The other narrative strand follows an actor at the end of his career, Byron Orlok, named after the vampire in Murnau’s Nosferatu (1922), brought to wonderful life by Karloff. At the end of a long career, he wants out, and he is pursued by caricature Hollywood producers and a bright-eyed young director, played by Bogdanovich. The film returns on several occasions to Roger Corman’s thriller The Terror – which features Jack Nicholson as well as Karloff himself. There is also a clip from Howard Hawks’s Criminal Code (1931), another Karloff vehicle. The movie history references abound.
The film’s climax, suggested by Polly Platt, takes place in a drive-in cinema. This is a masterstroke, in which terror on the screen is matched by the terror of the car-bound spectators, who become targets for the serial killer who shoots at them through a hole in the screen. The cars in the drive-in echoes the mass killing on the freeway, once again evoking themes are "scoping", the potential and lethal violence of the gaze, and the cinema.
Bogdanovich was fascinated by many of the archetypes of American culture – The Last Picture Show (1971), based on a novel by the quintessential chronicler of the American Southwest, Larry McMurtry, focuses on the key links between the American Dream and the movies. Targets, in another key, explores similar territory, including the violence at the heart of the of the nation’s psyche, and connecting it with the cinema.

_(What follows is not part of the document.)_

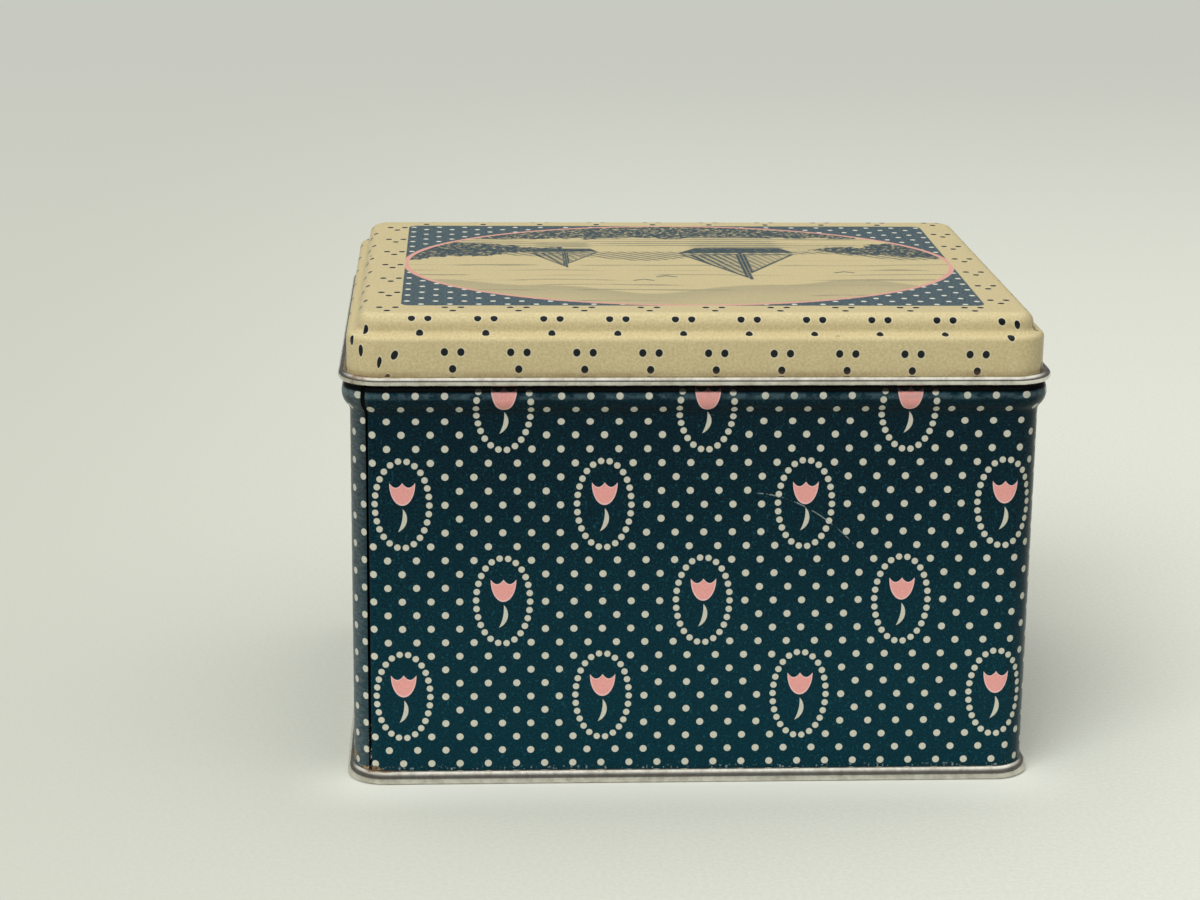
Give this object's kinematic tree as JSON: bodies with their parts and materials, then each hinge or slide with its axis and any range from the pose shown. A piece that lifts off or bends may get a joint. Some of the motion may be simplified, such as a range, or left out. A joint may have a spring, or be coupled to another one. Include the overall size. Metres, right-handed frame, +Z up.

The film is also an elegy for the old-school monsters and vampires that have haunted cinema from its beginnings. Targets heralds a different kind of horror, some critics have suggested, and yet gun violence is as present in the movies – think the gangster films of the 1930s – as blood suckers and ghouls. It might be said that the gangster films are part of social history, while the monster movies evoke the creatures of the unconscious – that might indeed be the source of the "acting out" that moves serial killers to murder literally.The film climaxes with a neat and resounding resolution, in which Karloff challenges the serial killer, a moment when cinematic dreams, illusions and hard facts collide. Just how Bogdanovich managed to weave so much together, with hardly any budget at all, not much directing experience, remains a wonder. Polly Platt, one of those invisible women of US cinema certainly deserves a mention. She breathed cinema history and culture as much as her husband.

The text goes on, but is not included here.